RK: We were given no chance when it started. Many of the best lawyers in Florida turned down the tobacco litigation before I was asked to be involved. I was so excited to be on the Dream Team; I never saw the nightmare ahead. Tobacco had some of the best lawyers in the country, but we had some of the best in Florida and that proved to make a fair fight.

LD: What led you to want to create the Helping Hands Legal Aid Center?

RK: How can any lawyer with the power to change things for the better for those who are helpless to do so not be motivated to lend a hand? It's the high calling of our profession. My partners helped foot the bill but I received all the credit, which was very nice for me.

LD: In addition to your public interest work in the community, how did you also come to take an interest in international human rights issues?

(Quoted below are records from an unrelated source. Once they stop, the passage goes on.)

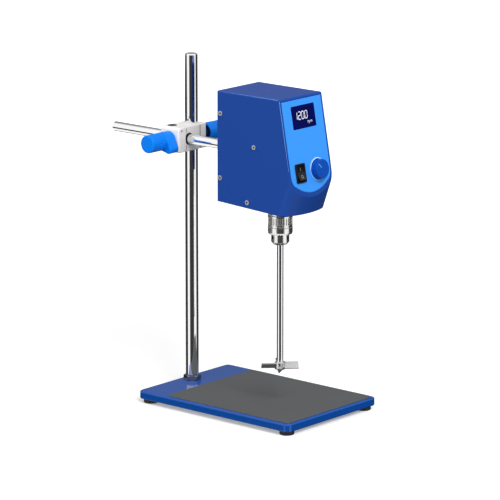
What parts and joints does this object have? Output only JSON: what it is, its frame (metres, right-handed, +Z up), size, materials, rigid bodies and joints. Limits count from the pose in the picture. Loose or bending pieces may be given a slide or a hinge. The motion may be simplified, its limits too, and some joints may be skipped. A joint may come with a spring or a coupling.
{
  "type": "overhead stirrer",
  "caption": "Laboratory overhead stirrer: a drive head with a keyed chuck and bladed shaft on a side arm, clamped to an upright rod that stands in a flat base plate with an anti-slip mat.",
  "frame": {"origin": "centre of the bounding box at the floor, under the feet, midway between the plate's front edge and the arm's rear end", "axes": "+Z up along the upright rod, -Y out of the control panel to the front, +X to the right of someone facing the panel's back (the plate's width)"},
  "size_m": [0.168, 0.336, 0.4265],
  "materials": {
    "plate_blue": "smooth semi-gloss powder coat",
    "mat_grey": "matt, fine grain",
    "black_rubber": "matt",
    "zinc_steel": "bright zinc",
    "polished_steel": "polished",
    "clamp_casting": "fine satin casting",
    "knob_blue": "smooth moulded",
    "housing_blue": "smooth semi-gloss paint",
    "panel_blue": "satin membrane",
    "display_navy": "clear gloss window",
    "black_plastic": "fine grain",
    "gloss_black": "gloss",
    "board_green": "solder mask",
    "knob_mid_blue": "satin moulded",
    "pale_plastic": "satin",
    "white_paint": "paint fill",
    "bare_aluminium": "machined",
    "core_steel": "laminated",
    "copper": "enamelled wire",
    "magnet_dark": "sintered",
    "brass": "turned",
    "satin_steel": "ground"
  },
  "bodies": {
    "base": {"base_plate": "plate_blue", "anti_slip_mat": "mat_grey", "rubber_feet": "black_rubber", "foot_screws": "zinc_steel", "rod_jam_nut": "polished_steel"},
    "upright": {"support_rod": "polished_steel"},
    "clamp": {"boss_head": "clamp_casting"},
    "rod_screw": {"rod_clamp_screw": "zinc_steel"},
    "rod_knob": {"rod_clamp_knob": "knob_blue"},
    "arm_screw": {"arm_clamp_screw": "zinc_steel"},
    "arm_knob": {"arm_clamp_knob": "knob_blue"},
    "arm": {"support_arm": "polished_steel"},
    "head": {"housing_shell": "housing_blue", "control_overlay": "panel_blue", "display_lens": "display_navy", "display_module": "black_plastic", "control_board": "board_green", "board_screws": "zinc_steel", "encoder": "black_plastic", "encoder_nut": "zinc_steel", "knob_ring": "pale_plastic", "switch_body": "black_plastic", "rear_cover": "housing_blue", "arm_socket": "bare_aluminium", "housing_screws": "zinc_steel", "arm_grub_screws": "zinc_steel", "power_inlet": "black_plastic", "fuse_holder": "black_plastic", "rating_plate": "bare_aluminium", "chassis_deck": "zinc_steel", "motor_can": "bare_aluminium", "motor_end_cap": "bare_aluminium", "motor_bracket": "zinc_steel", "motor_screws": "zinc_steel", "deck_screws": "zinc_steel", "motor_stator": "core_steel", "motor_coils": "copper", "bearing_outer_rings": "satin_steel", "speed_sensor": "black_plastic", "board_posts": "brass", "driver_board": "board_green", "capacitors": "gloss_black"},
    "speed_control": {"speed_knob": "knob_mid_blue", "knob_pointer": "white_paint", "encoder_shaft": "satin_steel"},
    "rocker": {"power_rocker": "gloss_black"},
    "drive": {"spindle": "satin_steel", "rotor_core": "core_steel", "rotor_magnets": "magnet_dark", "speed_disc": "black_plastic", "bearing_inner_rings": "satin_steel", "chuck_body": "satin_steel"},
    "sleeve": {"chuck_sleeve": "polished_steel", "chuck_ring_nut": "satin_steel"},
    "jaw_a": {"chuck_jaw_a": "satin_steel"},
    "jaw_b": {"chuck_jaw_b": "satin_steel"},
    "jaw_c": {"chuck_jaw_c": "satin_steel"},
    "shaft": {"stirring_shaft": "polished_steel", "impeller": "satin_steel", "impeller_grub_screw": "zinc_steel"}
  },
  "joints": [
    {"name": "arm_swing", "type": "hinge", "parent": "base", "child": "upright", "pos_m": [0, 0.059, 0.2], "axis": [0, 0, 1], "range_deg": [-180, 180]},
    {"name": "clamp_height", "type": "slide", "parent": "upright", "child": "clamp", "axis": [0, 0, 1], "range_m": [-0.03, 0.08]},
    {"name": "rod_screw_travel", "type": "slide", "parent": "clamp", "child": "rod_screw", "axis": [1, 0, 0], "range_m": [0, 0.003]},
    {"name": "rod_knob_turn", "type": "hinge", "parent": "rod_screw", "child": "rod_knob", "pos_m": [0.045, 0.059, 0.325], "axis": [1, 0, 0], "range_deg": [0, 721]},
    {"name": "arm_screw_travel", "type": "slide", "parent": "clamp", "child": "arm_screw", "axis": [-1, 0, 0], "range_m": [0, 0.003]},
    {"name": "arm_knob_turn", "type": "hinge", "parent": "arm_screw", "child": "arm_knob", "pos_m": [-0.06, 0.059, 0.325], "axis": [-1, 0, 0], "range_deg": [0, 721]},
    {"name": "arm_reach", "type": "slide", "parent": "clamp", "child": "arm", "axis": [0, 1, 0], "range_m": [-0.08, 0.05]},
    {"name": "head_roll", "type": "hinge", "parent": "arm", "child": "head", "pos_m": [-0.02, -0.04, 0.325], "axis": [0, 1, 0], "range_deg": [-90, 90]},
    {"name": "speed_knob_turn", "type": "hinge", "parent": "head", "child": "speed_control", "pos_m": [-0.007, -0.14763, 0.3115], "axis": [0, -0.9842, 0.1772], "range_deg": [-140, 140]},
    {"name": "power_rocker_tilt", "type": "hinge", "parent": "head", "child": "rocker", "pos_m": [-0.0388, -0.1465, 0.31099], "axis": [1, 0, 0], "range_deg": [0, 20]},
    {"name": "spindle_spin", "type": "hinge", "parent": "head", "child": "drive", "pos_m": [-0.02, -0.101, 0.3], "axis": [0, 0, 1], "continuous": true},
    {"name": "chuck_sleeve_turn", "type": "hinge", "parent": "drive", "child": "sleeve", "pos_m": [-0.02, -0.101, 0.24], "axis": [0, 0, -1], "range_deg": [0, 1080]},
    {"name": "jaw_a_slide", "type": "slide", "parent": "drive", "child": "jaw_a", "axis": [-0.0302, 0.171, 0.9848], "range_m": [0, 0.0036]},
    {"name": "jaw_b_slide", "type": "slide", "parent": "drive", "child": "jaw_b", "axis": [-0.133, -0.1116, 0.9848], "range_m": [0, 0.0036]},
    {"name": "jaw_c_slide", "type": "slide", "parent": "drive", "child": "jaw_c", "axis": [0.1632, -0.0594, 0.9848], "range_m": [0, 0.0036]},
    {"name": "shaft_height", "type": "slide", "parent": "drive", "child": "shaft", "axis": [0, 0, 1], "range_m": [-0.012, 0.003]}
  ],
  "couplings": [
    {"joint": "rod_knob_turn", "follows": "rod_screw_travel", "rad_per_m": 4188.8},
    {"joint": "arm_knob_turn", "follows": "arm_screw_travel", "rad_per_m": 4188.8},
    {"joint": "jaw_a_slide", "follows": "chuck_sleeve_turn", "m_per_rad": 0.00019},
    {"joint": "jaw_b_slide", "follows": "chuck_sleeve_turn", "m_per_rad": 0.00019},
    {"joint": "jaw_c_slide", "follows": "chuck_sleeve_turn", "m_per_rad": 0.00019}
  ]
}
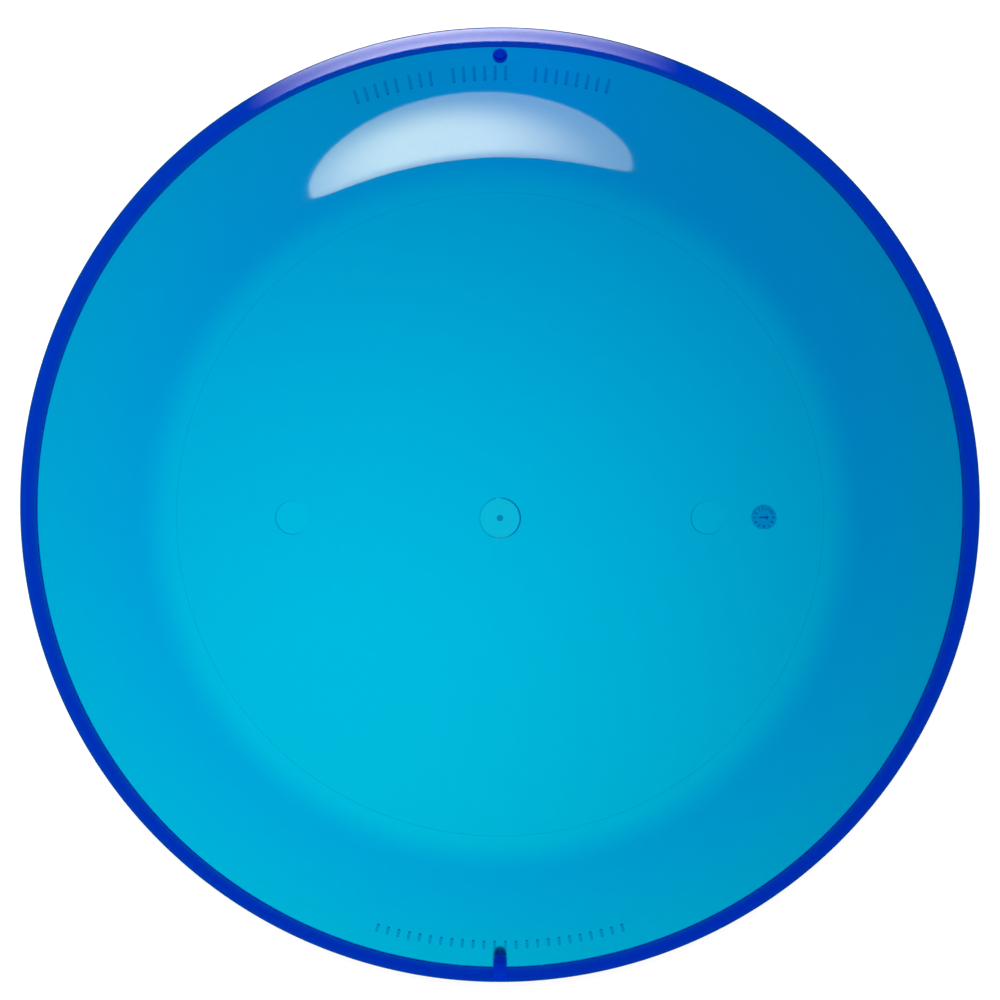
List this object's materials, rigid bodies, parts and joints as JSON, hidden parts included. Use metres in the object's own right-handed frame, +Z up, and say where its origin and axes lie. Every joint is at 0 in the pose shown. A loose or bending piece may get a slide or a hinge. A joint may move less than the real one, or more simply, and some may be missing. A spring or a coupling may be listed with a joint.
{
  "type": "flying disc",
  "caption": "Round throwing disc with a flat flight plate, sloping shoulder and turned-down rim, open underneath, for lawn games.",
  "frame": {"origin": "centre of the plane that the rim rests on, with the disc lying dome up", "axes": "+Z up along the disc's axis, towards the top of the plate; +Y towards the stacking pin and -Y towards the stacking lug; +X towards the date dial"},
  "size_m": [0.235, 0.235, 0.019],
  "materials": {
    "translucent_blue_plastic": "glossy translucent cyan-blue moulded polypropylene, deeper blue where it is thick"
  },
  "bodies": {
    "root": {"flight_plate": "translucent_blue_plastic", "shoulder": "translucent_blue_plastic", "rim": "translucent_blue_plastic", "stacking_pin": "translucent_blue_plastic", "stacking_lug": "translucent_blue_plastic", "gate_nub": "translucent_blue_plastic", "date_dial": "translucent_blue_plastic", "upper_index_bars": "translucent_blue_plastic", "lower_index_bars": "translucent_blue_plastic"}
  },
  "joints": []
}
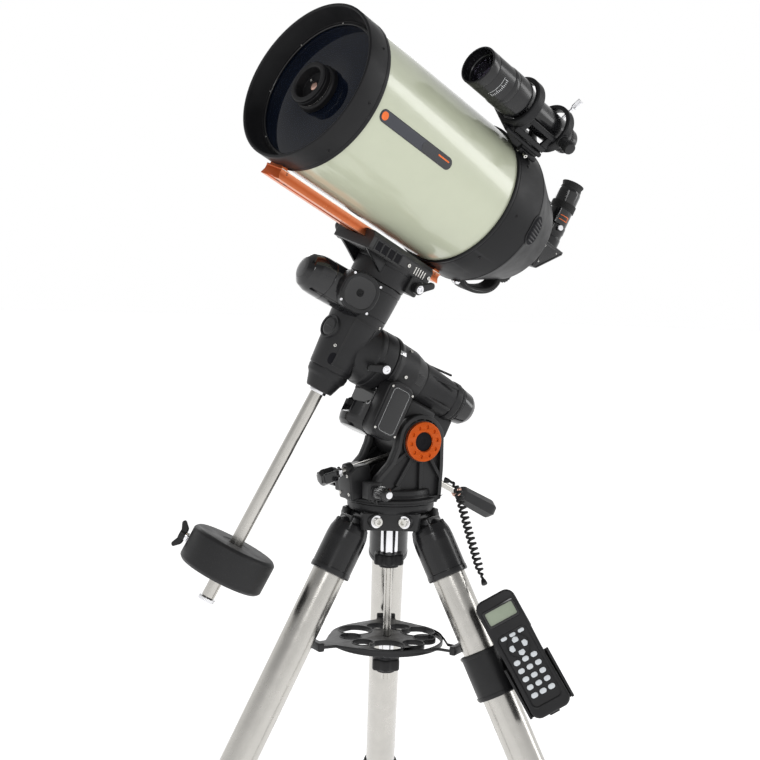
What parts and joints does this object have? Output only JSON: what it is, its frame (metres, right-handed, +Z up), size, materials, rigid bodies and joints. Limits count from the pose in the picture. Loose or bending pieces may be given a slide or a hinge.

RK: I owe that exposure to Mike Posner of the then Lawyers Committee for Human Rights and Sandy D'Alemberte, former ABA President, who introduced me to the power of the Alien Tort Statute and the Trafficking Victims Protection Act to bring very bad people to U.S. civil justice. It's not the money for the families of these victims inflicted by horrors in other countries, but the cross-examination of generals and big shots, who were theretofore above questioning, humbled by relentless probing questioning that thrills the surviving families beyond description.

LD: Can you explain what went into your decision to provide the funding for the human rights center at Florida State University?

RK: If we can make Human Rights education a broad-based multidisciplinary study, the students will be more effective in addressing human rights violations, whether here or somewhere else. I visited some human rights centers that were trapped into obscurity in other universities because they were within the law schools. The FSU center is an independent center that works with the law school, not within the law school. The endowment agreement requires it to remain independent and it has achieved great success because of that multidisciplinary structure. Human Rights is a far broader concept than international and domestic law.

LD: Can you describe for our readers a few of the civil cases you've litigated in the international human rights arena? Are any of these cases now pending?

RK: I am involved in others that are ongoing, but there are two of note that are now completed - the Churchwomen's case arising from the murder of Maryknoll nuns in El Salvador in 1981 and the Cabello case arising from the deaths of young intellectuals following the death (likely murder) of president Salvador Allende in Chile. These were later to be known as the Caravan of Death murders ordered by Pinochet. These two cases highlighted the difficulty of proving command responsibility and vicarious liability for human rights violations. I tried the Churchwomen's case with the late Bob Montgomery of Palm Beach, Florida, with the help of the Center for Justice and Accountability in California. The Cabello case was tried in Miami with Leo Cunningham from Wilson Sonsini in Palo Alto, California. Both are reported from the Eleventh Circuit.

LD: What was your reaction when you learned you would be the recipient of the state's highest pro bono award?

RK: I was stunned. Many lawyers I didn't know joined with a few I knew to do one of the nicest things lawyers can do for another lawyer. So many lawyers in Florida and in this country do good things for others every day. I think the reason we have all the lawyer jokes is it helps the tellers with their guilt for doing less than we all can do to help our fellow man. When I received the letter from Chief Justice Charles Canady notifying me of the award, I was moved to commit to attempt to live up to the honor. In the court that day I felt the awe inspiring power of the rule of law differently than I had in the past. It was an affirmation of our flag pledge that our bar and the courts assure the commitment of liberty and justice for all.

Lawyers are necessary to curb the excesses of our common human nature. The rule of law is only as good as the advocates that demand it. Some people who want for themselves regardless of the negative impact on others don't like lawyers to get in their way. But, we are sworn to get in their way to protect those who do not have the power to do it on their own.